People, he noted, were entirely dependent on humanitarian support at a time when aid organizations were denied access.

“It was hard to witness this as a human being, let alone document it as a journalist,” he said. “Even enemies have basic human rights that need to be maintained, but unfortunately, what I saw was that fighters and armed militia got used to the act of killing in a horrific manner.”

The RSF, he said, engaged in direct clashes that killed civilians while also burning entire villages and looting livestock, shops, and property. Once-bustling roads in Khartoum had become deserted, unrecognizable corridors of destruction.

Almighdad Hassan said his work as a journalist allowed limited movement around Khartoum after complex security arrangements with both sides. (Supplied)

According to UN figures, the conflict has displaced roughly 14 million people and killed hundreds of thousands.

Hassan said his work as a journalist allowed limited movement around Khartoum after complex security arrangements with both sides — a privilege unavailable to most civilians.

“Yet, we were often caught in crossfire and at risk of being killed by the other warring party, which viewed us as siding with the enemy,” he said.

“As journalists, we relied on solar power to charge our equipment and stay connected, which gave us more access than ordinary citizens. Even then, once we left our office — often our only safe space — we were completely isolated. If something happened to you in the streets, no one would know.”

Beyond the devastating loss of human life, Hassan said the violations extended to Sudan’s cultural heritage and national history.

A picture shows a view of the damage at the Sudan National Museum in Khartoum on April 11, 2025, after the army recaptured the country's capital from RSF paramilitaries the previous month. (AFP/file photo)

Reporting from the aftermath of attacks on the presidential palace and the national museum, he said he witnessed the destruction and looting of artifacts tracing the country’s history since independence.

“I watched the country’s history being erased in front of my eyes,” he said, referring to damaged artifacts, gifts from earlier eras, and the destruction of classic cars once used by former presidents.

“I realized the brutality of this war when I saw people killing their own countrymen and destroying their own culture, heritage and history.”

Hassan described residents’ “hysterical happiness” in every area retaken by the army. Many, he said, likened life under RSF rule to “colonialism,” saying they were treated like foreigners rather than Sudanese.

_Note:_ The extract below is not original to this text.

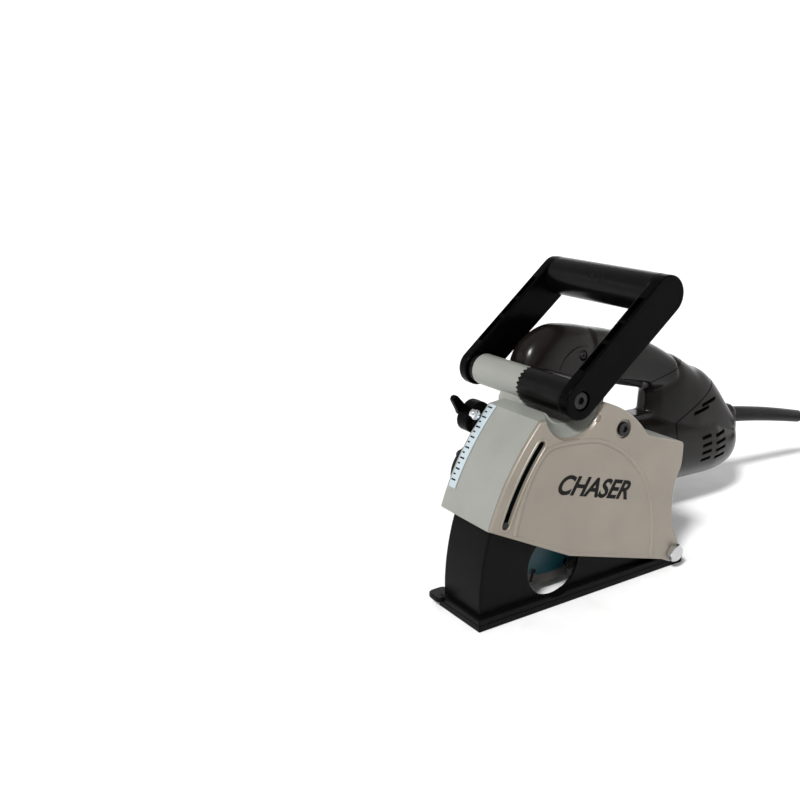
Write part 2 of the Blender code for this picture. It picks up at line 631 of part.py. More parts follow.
TAIL_SEAM = [(176.0, -60.0), (177.0, 8.0), (178.5, 19.0), (185.5, 28.0), (216.0, 51.0), (245.0, 73.0)]
VENT_ROWS = (10.6, 3.7, -3.2, -10.1)


def loft(name, stations, power=2.6):
    return skin(name, [oval(*station, power) for station in stations], MOTOR)


def vents():
    """Four rows of two slanted slots low on the rear cover, and two longer ones under its seam."""
    loops = []
    for w in VENT_ROWS:
        for u, length, lift in ((208.3, 12.4, 1.6), (226.6, 14.8, 2.0)):
            loops.append([(u, w - 1.5), (u + length, w - 1.5 + lift), (u + length, w + 1.5 + lift), (u, w + 1.5)])
    for u, w in ((202.0, 32.5), (210.0, 38.5)):
        loops.append([(u, w), (u + 15.0, w + 4.6), (u + 15.0, w + 7.4), (u, w + 2.8)])
    return plate("vents", loops, (-60, 60), MOTOR)


def make_handle():
    whole = loft("handle_whole", DOME)
    saddle = box("handle_saddle", (60, 172), (-10, 10), (26, 36), MOTOR, None, 1.5)
    collar = drum("cord_collar", "X", 10.8, (250, 279), (0.0, 16.0), MOTOR, sides=28)
    join(whole, loft("handle_bar", BAR), loft("handle_hump", HUMP), loft("handle_tail", TAIL, 2.1), saddle, collar)
    cut(
        whole,
        plate("finger_hole", [FINGER_HOLE], (-60, 60), MOTOR),
        loft("dome_inside", DOME_INSIDE),
        loft("bar_inside", BAR_INSIDE),
        loft("hump_inside", HUMP_INSIDE),
        loft("tail_inside", TAIL_INSIDE, 2.1),
        drum("motor_room", "X", MOTOR_R + 0.6, (10, 152.2), (0, 0), MOTOR, sides=40),
        drum("cord_hole", "X", 9.1, (245, 300), (0.0, 16.6), MOTOR, sides=28),
        box("trigger_slot", (102.5, 152.5), (-9.0, 9.0), (60, 84), MOTOR),
    )
    seam_gap = GAP / 2
    tail = TAIL_SEAM + [(320.0, 70.0), (320.0, -60.0)]
    tail_room = [(u - GAP, w + GAP) for u, w in TAIL_SEAM] + [(320.0, 71.0), (320.0, -60.0)]
    left = copy_of(whole, "handle_left", PLASTIC)
    right = copy_of(whole, "handle_right", PLASTIC)
    rear = copy_of(whole, "rear_cover", PLASTIC)
    rear_zone = plate("tail_room", [tail_room], (-60, 60), MOTOR)
    cut(left, box("right_side", (0, 330), (-seam_gap, 60), (-80, 160), MOTOR), rear_zone)
    cut(right, box("left_side", (0, 330), (-60, seam_gap), (-80, 160), MOTOR), rear_zone)
    keep(rear, plate("tail_zone", [tail], (-60, 60), MOTOR))
    cut(left, drum("lock_off_hole", "Y", 4.5, (-30, -8), (110.0, 96.0), MOTOR, sides=20))
    cut(rear, vents())


def make_controls():
    outline = [(104, 72), (110, 69.5), (127, 65.5), (148, 60.8), (151, 62), (151, 76), (140, 80), (108, 81), (104, 78)]
    plate("trigger", [outline], (-8.4, 8.4), MOTOR, BLACK)
    button = [(0, -20.5), (4.1, -20.5), (4.1, -11), (0, -11)]
    turned("lock_off_button", "Y", button, (110.0, 96.0), MOTOR, PLASTIC, 20)
    box("switch_unit", (118, 146), (-8, 8), (87, 98), MOTOR, BLACK, 1.0)


# ---- front grip ----
def make_front_grip():
    top = (GRIP_TOP[0] - GRIP[0], GRIP_TOP[1] - GRIP[1])
    lean = 38.8
    outline = arc((0, 0), 14.5, lean + 90, lean + 270, 12) + arc(top, 15.5, lean - 90, lean + 90, 12)
    near = plate("grip_near_leg", [outline], (-8.0, 1.5), TILT, BLACK)
    far = plate("grip_far_leg", [outline], (112.0, 121.0), TILT, BLACK)
    for leg, span in ((near, (-12, 4)), (far, (108, 125))):
        cut(leg, drum(leg.name + "_hole", "Y", 4.4, span, (0, 0), TILT, sides=24))
    cut(near, drum("grip_bolt_recess", "Y", 7.0, (-12.0, -2.6), (0, 0), TILT, sides=24))
    bar = drum("grip_bar", "Y", 15.5, (1.8, 111.7), top, TILT, BLACK, sides=36)
    round_edges(bar, 0.6)
    ring("grip_sleeve", "Y", 4.4, 14.0, (1.8, 47.7), (0, 0), TILT, BLACK, 32)
    ring("grip_bush", "Y", 4.4, 12.0, (106.3, 111.7), (0, 0), TILT, BLACK, 28)
    bolt = [
        (0, 126), (4, 126), (4, -2.9), (6.3, -2.9), (6.3, -7.4), (3, -7.4), (3, -4.5), (0, -4.5),
    ]
    turned("grip_bolt", "Y", bolt, (0, 0), TILT, DARK_STEEL, 24)
    hexagon("grip_nut", 13.0, (121.3, 127.5), (0, 0), TILT, STEEL, hole=4.2)


# ---- depth stop ----
def make_depth_stop():
    """A block that slides on an arc along the case, its clamping bolt, and the bolt's lever."""
    bolt_at = front_arc(202.6, 39.6, 50, 1)[0]
    stop = plate("depth_stop", [arc_slot(196.4, 9.3, 38.6, 40.6)], (57.4, 69.7), TOOL, BLACK)
    pointer = plate("stop_pointer", [arc_slot(199.4, 1.2, 37.6, 38.4)], (54.6, 60.0), TOOL)
    stem = drum("stop_stem", "Y", 1.9, (51.5, 63.0), front_arc(190.4, 39.6, 50, 1)[0], TOOL, sides=16)
    join(stop, pointer, stem)
    cut(stop, drum("stop_bolt_hole", "Y", 2.3, (50.0, 75.0), bolt_at, TOOL, sides=16))
    profile = [(0, 52.8), (3.0, 52.8), (4.0, 53.6), (4.0, 57.1), (2.0, 57.1), (2.0, 76.0), (0, 76.0)]
    turned("stop_bolt", "Y", profile, bolt_at, TOOL, STEEL, 24)
    lever = plate("stop_lever", [arc((0, 0), 4.6, 60, 300, 8) + arc((11.0, 0), 3.0, -70, 70, 5)], (70.0, 74.6), TOOL, BLACK)
    lever.matrix_local = Matrix.Translation(mm(bolt_at[0], 0.0, bolt_at[1])) @ Matrix.Rotation(radians(125), 4, "Y").inverted()
    cut(lever, drum("stop_lever_hole", "Y", 2.3, (65.0, 80.0), bolt_at, TOOL, sides=16))


# ---- cord ----
def smooth(points, spacing):
    """Points at an even spacing on a smooth curve through the given points."""
    ends = [points[0] * 2 - points[1]] + points + [points[-1] * 2 - points[-2]]
    fine = []
    for a, b, c, d in zip(ends, ends[1:], ends[2:], ends[3:]):
        for i in range(20):
            t = i / 20
            fine.append(
                0.5 * (2 * b + (c - a) * t + (2 * a - 5 * b + 4 * c - d) * t ** 2 + (3 * b - a - 3 * c + d) * t ** 3)
            )
    fine.append(points[-1])
    total = sum((q - p).length for p, q in zip(fine, fine[1:]))
    count = round(total / spacing)
    result, walked, target = [points[0]], 0.0, total / count
    for p, q in zip(fine, fine[1:]):
        step = (q - p).length
        while walked + step >= target - 1e-6 and len(result) < count:
            result.append(p.lerp(q, (target - walked) / step))
            target += total / count
        walked += step
    return result + [points[-1]]


GUARD = [(350.0, 90.0, 78.3), (372.0, 90.0, 76.1), (410.0, 90.0, 69.5), (444.0, 90.0, 62.4), (474.0, 90.0, 55.5)]
ROUTE = [
    (474.3, 90.0, 55.4), (491.0, 90.0, 51.0), (508.0, 90.3, 45.2), (524.0, 91.0, 37.2), (538.5, 92.2, 27.0),
    (553.0, 94.6, 16.0), (568.5, 98.0, 8.2), (586.0, 102.4, 4.8), (603.0, 105.6, 4.2), (618.0, 106.4, 4.2),
]


def make_cord():
    guard = []
    path = [Vector(point) for point in GUARD]
    for i, centre in enumerate(path):
        way = (path[min(i + 1, len(path) - 1)] - path[max(i - 1, 0)]).normalized()
        side = Vector((0, 1, 0))
        up = way.cross(side) * -1
        radius = 8.0 + (6.0 - 8.0) * i / (len(path) - 1)
        guard.append([centre + side * (radius * a) + up * (radius * b) for a, b in arc((0, 0), 1, 0, 345, 23)])
    skin("cord_guard", guard, TOOL, RUBBER)
    tube("cord", smooth([Vector(point) for point in ROUTE], 18.0), CORD_R, TOOL, RUBBER)
    corners = ((COIL_R + 8.5, 4.7), (COIL_R + 8.5, 20.7), (COIL_R - 8.5, 20.7), (COIL_R - 8.5, 4.7))
    profile = []
    for i, corner in enumerate(corners):
        profile += arc(corner, 4.5, -90 + 90 * i, 90 * i, 3)
    turned("cord_coil", "Z", profile, COIL_AT, TOOL, RUBBER, 40, hollow=True)
    plug = box("plug", (COIL_AT[0] - 32, COIL_AT[0] + 8), (COIL_AT[1] - 13, COIL_AT[1] + 13), (25.5, 41.0), TOOL, RUBBER, 3.0)
    for side in (-9.5, 9.5):
        join(plug, drum(f"plug_pin_{side}", "X", 2.0, (COIL_AT[0] + 5, COIL_AT[0] + 27), (COIL_AT[1] + side, 33.2), TOOL, sides=12))
    join(plug, drum("plug_relief", "X", 4.4, (COIL_AT[0] - 50, COIL_AT[0] - 30), (COIL_AT[1], 31.0), TOOL, sides=20, far_radius=6.0))


make_case()
make_cover()
make_hinge()
make_return_spring()
make_depth_scale()
make_dust_nozzle()
make_base()
make_spindle()
make_wheels()
make_gears()
make_gear_housing()
make_motor()
make_handle()
make_controls()
make_front_grip()
make_depth_stop()
make_cord()
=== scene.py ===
"""Looks for the wall chaser: finished castings, mouldings, wheels, cord and studio."""

from math import cos, pi, radians, sin

import bmesh
import bpy
from mathutils import Matrix, Vector


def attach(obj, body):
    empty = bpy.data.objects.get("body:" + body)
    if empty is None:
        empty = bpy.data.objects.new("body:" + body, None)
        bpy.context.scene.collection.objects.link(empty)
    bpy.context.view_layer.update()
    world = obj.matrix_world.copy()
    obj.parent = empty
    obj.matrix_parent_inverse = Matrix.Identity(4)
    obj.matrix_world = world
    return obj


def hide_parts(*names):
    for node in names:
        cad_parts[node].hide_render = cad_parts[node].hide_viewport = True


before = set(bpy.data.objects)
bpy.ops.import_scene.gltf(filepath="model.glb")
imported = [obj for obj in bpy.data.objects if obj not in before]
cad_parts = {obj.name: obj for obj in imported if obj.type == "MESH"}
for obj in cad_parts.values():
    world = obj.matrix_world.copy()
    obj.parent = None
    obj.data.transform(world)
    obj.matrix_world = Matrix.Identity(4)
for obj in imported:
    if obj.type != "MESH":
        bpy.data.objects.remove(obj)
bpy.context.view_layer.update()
scene = bpy.context.scene

# ---- places, in millimetres from the sole's front left corner: X runs rearward, Y to the right, Z up ----
ORIGIN = Vector((235.17, 59.05, 0.0))
PIVOT, SPINDLE, GRIP = (192.5, 15.0), (85.4, 71.0), (83.6, 161.4)
MOTOR_SIDE, MOTOR_DROOP = 90.0, 2.0
TOOL = Matrix.Translation(-ORIGIN)
MOTOR = TOOL @ Matrix.Translation((SPINDLE[0], MOTOR_SIDE, SPINDLE[1]))
MOTOR = MOTOR @ Matrix.Rotation(radians(MOTOR_DROOP), 4, "Y")
TILT = TOOL @ Matrix.Translation((GRIP[0], 0.0, GRIP[1]))
WHEELS = TOOL @ Matrix.Translation((SPINDLE[0], 0.0, SPINDLE[1]))
METRES = 0.001
MM = Matrix.Scale(METRES, 4)

# ALONG turns a piece made round Z onto another axis. UPRIGHT sets a flat outline, given as the two
# remaining places in alphabetical order, across an axis.
ALONG = {
    "Z": Matrix.Identity(4),
    "Y": Matrix.Rotation(radians(-90), 4, "X"),
    "X": Matrix.Rotation(radians(90), 4, "Y"),
}
UPRIGHT = {
    "Z": Matrix.Identity(4),
    "Y": Matrix(((1, 0, 0, 0), (0, 0, 1, 0), (0, 1, 0, 0), (0, 0, 0, 1))),
    "X": Matrix(((0, 0, 1, 0), (1, 0, 0, 0), (0, 1, 0, 0), (0, 0, 0, 1))),
}


# ---- camera ----
def add_camera():
    camera = bpy.data.cameras.new("camera")
    holder = bpy.data.objects.new("camera", camera)
    scene.collection.objects.link(holder)
    right = Vector((0.8463, -0.5325, -0.0167))
    up = Vector((0.1617, 0.2268, 0.9604))
    back = Vector((-0.5076, -0.8155, 0.2781))
    spot = (Vector((-384.04, -505.20, 361.25)) - ORIGIN) * METRES
    rows = [(*row, place) for row, place in zip(zip(right, up, back), spot)]
    holder.matrix_world = Matrix(rows + [(0, 0, 0, 1)])
    camera.sensor_width = 36.0
    camera.lens = 44.25
    camera.shift_x = 0.0089
    camera.shift_y = -0.0044
    camera.clip_start = 0.01
    scene.camera = holder


add_camera()


# ---- materials ----
COAT_ROUGHNESS = 0.15
MOTTLE_SCALE = 35.0
LEAST_SPREAD = 0.10
GRAIN_HEIGHT = 0.0002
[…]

Almigdad Hassan described ‘hysterical happiness’ in every area retaken from RSF. (Supplied)

Though both sides have been accused of violations, Hassan said people want a ruling authority that restores the basic dignity and human rights they lost.

In announcing the award, Free Press Unlimited said Hassan was recognized for his “dedication, courage, and ability to deliver compelling, accurate reporting under extreme conditions.”

Hassan said the recognition deepened his sense of responsibility toward humanity and strengthened his determination to continue reporting on the devastating war.

“With time, I understood the importance of what I do,” he said. “I realized how journalism can protect lives and deliver voices that would otherwise go unheard.”

He described the award as a shared responsibility with the international community. With his work now recognized globally, Hassan said his reach — and his mission — has only grown.

“It is no longer a job. It is my mission.”